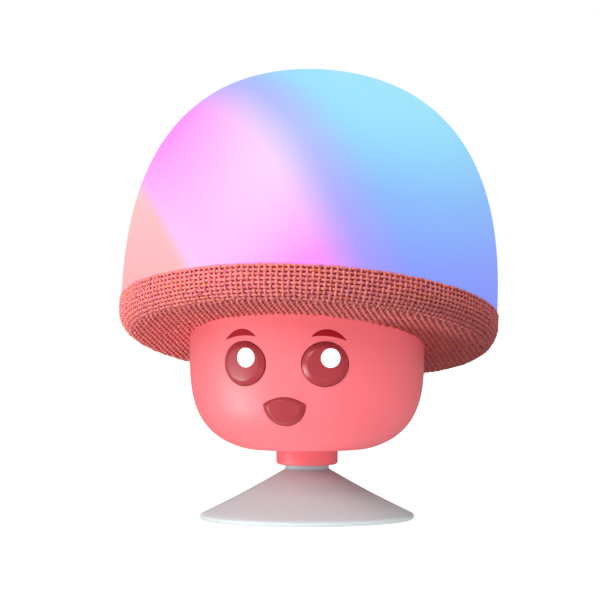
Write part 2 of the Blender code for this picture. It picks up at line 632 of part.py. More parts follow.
def main():
    for old in list(bpy.data.objects):
        bpy.data.objects.remove(old)
    material("helper", (0.5, 0.5, 0.5), 0.5)
    material("zinc", (0.62, 0.63, 0.65), 0.35, 1.0)
    coral = material("coral_abs", (1.0, 0.21, 0.24), 0.42)
    coral_frame = material("coral_frame_abs", (0.72, 0.14, 0.15), 0.5)
    cloth = material("woven_polyester", (0.78, 0.19, 0.16), 0.9)
    diffuser = material("milky_polycarbonate", (0.72, 0.62, 0.98), 0.3)
    face_dark = material("gloss_maroon_abs", (0.44, 0.075, 0.085), 0.25)
    face_white = material("gloss_white_abs", (0.95, 0.94, 0.94), 0.25)
    brow_red = material("red_inlay", (0.45, 0.012, 0.025), 0.4)
    silicone = material("frosted_silicone", (0.58, 0.52, 0.53), 0.45)
    key_rubber = material("coral_silicone_rubber", (0.78, 0.13, 0.15), 0.6)
    seal_rubber = material("black_rubber", (0.03, 0.03, 0.03), 0.7)
    steel = material("steel", (0.6, 0.61, 0.63), 0.3, 1.0)
    ferrite = material("ferrite", (0.07, 0.07, 0.075), 0.6)
    paper = material("paper_pulp", (0.05, 0.05, 0.055), 0.8)
    copper = material("copper_wire", (0.72, 0.32, 0.16), 0.35, 1.0)
    spider_cloth = material("resin_cloth", (0.55, 0.38, 0.16), 0.85)
    white_abs = material("white_abs", (0.86, 0.86, 0.85), 0.45)
    led_body = material("led_package", (0.92, 0.9, 0.8), 0.3)
    green_board = material("green_circuit_board", (0.03, 0.2, 0.09), 0.4)
    epoxy = material("black_epoxy", (0.03, 0.03, 0.032), 0.5)
    cell_wrap = material("blue_shrink_wrap", (0.04, 0.16, 0.5), 0.4)
    grey_abs = material("grey_abs", (0.3, 0.31, 0.32), 0.55)
    red_lead = material("red_pvc", (0.6, 0.03, 0.03), 0.5)
    grey_lead = material("grey_pvc", (0.35, 0.35, 0.36), 0.5)

    stand = bpy.data.objects.new("stand", None)
    stand.location = (0, STAND_Y * MM, 0)
    bpy.context.scene.collection.objects.link(stand)
    cap = bpy.data.objects.new("cap_tilt", None)
    cap.parent = stand
    cap.location = Vector(CAP_CENTRE) * MM
    cap.rotation_euler = (-CAP_TILT, 0, 0)
    bpy.context.scene.collection.objects.link(cap)

    dome_shell(diffuser, cap)
    dome_seal(seal_rubber, cap)
    plug = head_plug("head_outline", GAP)
    brim_fabric(cloth, cap, plug)
    brim_frame(coral_frame, cap, plug)
    baffle(white_abs, cap)
    lights(white_abs, led_body, white_abs, cap)
    driver((steel, ferrite, paper, seal_rubber, copper, spider_cloth), cap)
    deflector(grey_abs, cap)

    shell = head_shell(coral, cap)
    face(shell, (face_dark, face_white, brow_red))
    buttons(shell, key_rubber, epoxy, green_board)
    port(shell, key_rubber, steel)
    neck(coral, steel, seal_rubber)
    electronics(green_board, epoxy, steel, cell_wrap, grey_abs, red_lead, grey_lead, cap)

    suction_cup(silicone)
    stud(steel)


main()
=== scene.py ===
"""Looks of the mushroom shower speaker: a lit milky dome, a woven brim, a coral head with a face,
keys and a charging flap at the back, and a frosted suction cup.

Lengths are in millimetres until a finished mesh is turned into metres. The cap is worked out about
its own Z axis and leant back at the end; the head and the cup stand on the stand's axis.
"""

import json
import math

import bmesh
import bpy
from bpy.props import FloatProperty, FloatVectorProperty, PointerProperty
from mathutils import Matrix, Vector, noise


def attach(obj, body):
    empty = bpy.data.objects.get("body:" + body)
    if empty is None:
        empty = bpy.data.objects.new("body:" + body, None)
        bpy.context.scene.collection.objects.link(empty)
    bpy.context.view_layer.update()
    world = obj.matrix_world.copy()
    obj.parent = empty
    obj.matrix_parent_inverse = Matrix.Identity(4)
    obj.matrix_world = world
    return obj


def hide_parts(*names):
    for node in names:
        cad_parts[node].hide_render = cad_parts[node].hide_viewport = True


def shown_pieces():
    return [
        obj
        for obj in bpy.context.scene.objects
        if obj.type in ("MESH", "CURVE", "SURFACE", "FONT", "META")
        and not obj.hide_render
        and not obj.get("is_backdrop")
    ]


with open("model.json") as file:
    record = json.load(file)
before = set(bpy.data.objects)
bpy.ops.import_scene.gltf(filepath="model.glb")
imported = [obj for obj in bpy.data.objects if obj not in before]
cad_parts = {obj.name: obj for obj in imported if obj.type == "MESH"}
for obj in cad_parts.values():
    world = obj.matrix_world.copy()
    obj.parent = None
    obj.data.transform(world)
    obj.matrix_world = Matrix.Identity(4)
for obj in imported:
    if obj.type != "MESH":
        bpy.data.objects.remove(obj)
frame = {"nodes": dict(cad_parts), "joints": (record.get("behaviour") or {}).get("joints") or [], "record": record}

bl_info = {
    "name": "Mushroom Speaker",
    "version": (1, 0, 0),
    "blender": (4, 5, 0),
    "location": "View3D > Sidebar > Speaker",
    "description": "Builds the outside of a mushroom-shaped shower speaker round its frame",
    "category": "Add Mesh",
}

MM = 0.001
TURN = 2 * math.pi
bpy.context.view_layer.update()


def joint(name):
    return next(j for j in frame["joints"] if j["name"] == name)


STAND = Vector(joint("head_swivel")["pos_m"]) / MM
STAND.z = 0.0
CAP_AXIS = Vector(joint("cone_excursion")["axis"]).normalized()
CAP_LEAN = math.atan2(CAP_AXIS.y, CAP_AXIS.z)


# ------------------------ settings

def length(name, default, description):
    """A length in millimetres."""
    return FloatProperty(name=name, default=default, description=description, min=0.0)


def hex_colour(text):
    """An sRGB hex value as the linear colour that shaders take."""
    parts = [int(text[i:i + 2], 16) / 255 for i in (0, 2, 4)]
    return tuple(v / 12.92 if v <= 0.04045 else ((v + 0.055) / 1.055) ** 2.4 for v in parts)


def tint(name, text, description):
    return FloatVectorProperty(
        name=name, default=hex_colour(text), description=description, subtype="COLOR", min=0, max=1
    )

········

● **Written task**
Among the lines above, find the one with "shell = head_shell(coral, cap)" and the one with "for node in". Quote both and everything between them, exactly.

● **Final result**
    shell = head_shell(coral, cap)
    face(shell, (face_dark, face_white, brow_red))
    buttons(shell, key_rubber, epoxy, green_board)
    port(shell, key_rubber, steel)
    neck(coral, steel, seal_rubber)
    electronics(green_board, epoxy, steel, cell_wrap, grey_abs, red_lead, grey_lead, cap)

    suction_cup(silicone)
    stud(steel)


main()
=== scene.py ===
"""Looks of the mushroom shower speaker: a lit milky dome, a woven brim, a coral head with a face,
keys and a charging flap at the back, and a frosted suction cup.

Lengths are in millimetres until a finished mesh is turned into metres. The cap is worked out about
its own Z axis and leant back at the end; the head and the cup stand on the stand's axis.
"""

import json
import math

import bmesh
import bpy
from bpy.props import FloatProperty, FloatVectorProperty, PointerProperty
from mathutils import Matrix, Vector, noise


def attach(obj, body):
    empty = bpy.data.objects.get("body:" + body)
    if empty is None:
        empty = bpy.data.objects.new("body:" + body, None)
        bpy.context.scene.collection.objects.link(empty)
    bpy.context.view_layer.update()
    world = obj.matrix_world.copy()
    obj.parent = empty
    obj.matrix_parent_inverse = Matrix.Identity(4)
    obj.matrix_world = world
    return obj


def hide_parts(*names):
    for node in names:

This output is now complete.